The relevant paragraph:
“There a few redelegations that stand out. Afghanistan?s for example. The .af domain was handed over almost as soon as US forces had taken over the country to a company run by the US-created government. Incredibly, the former owner appeared from nowhere having been missing for months, signed a piece of paper saying he agreed to the transfer and promptly vanished from the face of the earth again.”

bravotango  –  Sep 23, 2004 11:55 PM

Im no techy so would appreciate some advice from anyone… I did a trace route, as my email forwarding no longer works from my NetSol email acct. to desktop Outlook Express (but I cand send out), and found that it ends at nbr. 18 > 65.205.32.50

Now, I dont understand your above article, but excuse my lack of in depth techy stuff, but are you saying that this is a vulnerable server ?

I also contact my broadbrand provider (NDO in UK) who inform me this is UUNET’s server, so I emailed them, but await tehir reply…I also was able to talk to them, but they confirm none of their servers are down.

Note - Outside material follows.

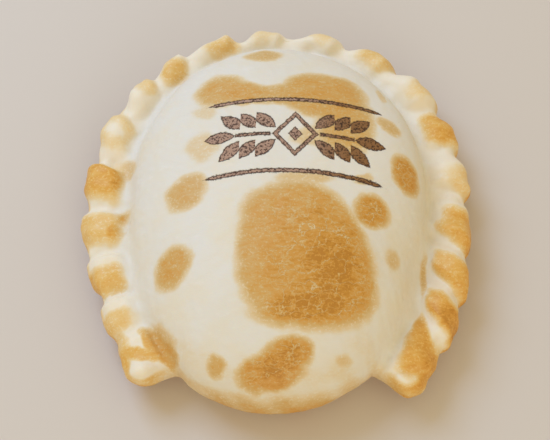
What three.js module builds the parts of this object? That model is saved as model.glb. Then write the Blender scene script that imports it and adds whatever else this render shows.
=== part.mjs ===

Last few questions, is this Network Soltions, UUNET, or my broadbands problem ? who should be responsible for this fixing ?

Thanks for any advice.

Martin Hannigan  –  Feb 1, 2006 9:21 PM

Looks like this security through obscurity is
everywhere:

InterNAP-Ken-Schmid-San-Jose-3.ge-0-1-0.106.ar1.SJC2.gblx.net

INTERNAP controls the reverse resolution, not VeriSign.
That’s upstream. There’s no value in hiding in the DNS.
The IP Address is public. In fact, that resolution is
inside of the INTERNAP core. It would show up in many
companies traceroutes via that PNAP.

Could you restate your technical facts related to this?